К моему удивлению одним из свидетелей по его делу стала бабка Веры. Та самая знаменитая ведьма-травница. Оказывается, главной целью нашего корреспондента была вовсе не статья про Новый Путь, а посещение Раисы Петровны.
Я чуть не заржал, когда она на голубом глазу сообщила следователю, что «Стручок у него завял». А потом рассказала, что лечение шло успешно и, видимо, «зачесалось».
Сначала то, конечно, смешно было. А потом я задумался, уж не поэтому ли он девок убивал, что по нормальному с ними не мог? Впрочем, даже если так, всё равно ублюдка не жалко.
Со всей этой суматохой, я даже не успел нормально поговорить с Марией. Меня беспокоило её состояние, хотя при милиции она держалась молодцом. Но я боялся, что после этого она полностью замкнётся в себе. Горбаков и так, помнится, говорил недавно, что она нелюдимая совсем.
В общем, на следующий день, я первым делом поехал на животноводческую ферму, где нашёл Марию на конюшнях.
К моему облегчению, она даже улыбалась, расчёсывая одну из лошадок.
— Рад видеть вас в хорошем настроении, — начал я, подходя ближе.
Девушка перевела на меня взгляд, и уже по нему я заметил, что не всё так радужно. В глубине её больших зелёных глаз притаилась грусть.
— Здравствуйте, товарищ председатель, — поздоровалась она, — да разве можно без улыбки к животным подходить? Они же всё понимают. Особенно такие умные, как лошади.

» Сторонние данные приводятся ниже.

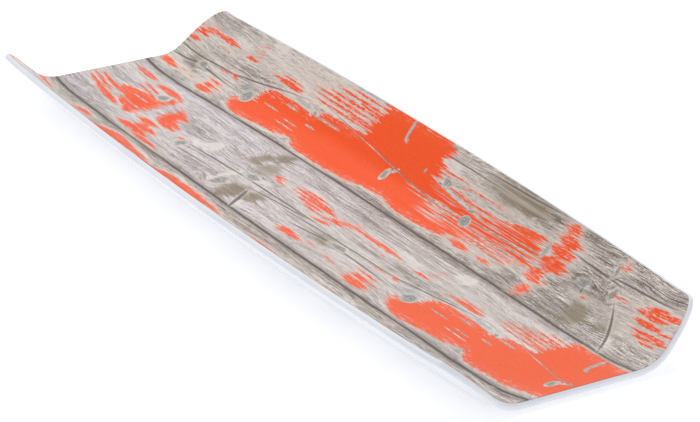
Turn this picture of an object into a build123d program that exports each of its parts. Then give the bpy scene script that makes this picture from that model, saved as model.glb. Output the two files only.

Я потрепал кобылу по холке.
— Вы, конечно, правы. Но, если постоянно держать печаль в себе и притворяться, что всё хорошо, когда на душе кошки скребут, то долго вы так не протянете.
Она пожала плечами.
— Но и много думать о плохом тоже бесполезно. Боюсь, если начну, то уже не смогу остановиться. Знаете... — она замолчала.
Я вопросительно поднял бровь, и, спустя несколько секунд, Мария снова заговорила:
— В последнее время я всё чаще думаю, что вообще не хочу иметь дел с людьми. Каждый раз одно и то же. Я не понимаю, почему люди с хорошей работой... или даже обличённые властью, такие гнилые внутри? — она осеклась, — ой, простите, я не имею в виду никого конкретного, но...
— Всё в порядке, Мария. Я понимаю о чём вы.
Я понимал, что ей надо высказаться и хотел хоть немного помочь ей отойти от того ужаса, который она пережила вчера. А Мария, снова повернувшись к лошади, продолжила её расчёсывать, но я видел, что мыслями она где-то далеко.
— В прошлом году умер мой дядя. Он остался инвалидом после войны и постоянно болел. Но он был прекрасным человеком и ни разу не пожалел о том, что сражался за нашу страну. Он вообще всей душой верил в коммунизм и заразил этой верой и меня тоже. Пока родители работали. Я часто оставалась под его присмотром, и он любил рассказывать, как хорошо и справедливо будет уже совсем скоро. Помню мы с ним по радио слушали о полёте Гагарина, он тогда сказал: «Вот вырастешь ты, Машка, а уже космос осваивать будем, на марс полетим»... — она снова улыбнулась, — я тогда и впрямь поверила, что мы с ним отправимся туда в числе первых, на большой такой ракете, даже больше самого высокого дома в городе.
Мария замолчала, а потом вдруг с жаром выпалила:
— А знаете, я ведь и сейчас верю. Ну... может не в марс, конечно, — она мило смутилась, — но верю, что мой дядя не ошибся. Просто... из-за таких людей... и случаев. Иногда нападает хандра. И, кажется, что все старания бессмысленны. Что работу многих честных людей может перечеркнуть всего лишь один плохой человек с влиянием. Этот... Грядкин, он ведь не из простой семьи, как я поняла, да и в газете не последней работал. Сколько зла он успел совершить? Я даже думать об этом не хочу. Да и до этого я уже не раз сталкивалась с несправедливостью людей у власти.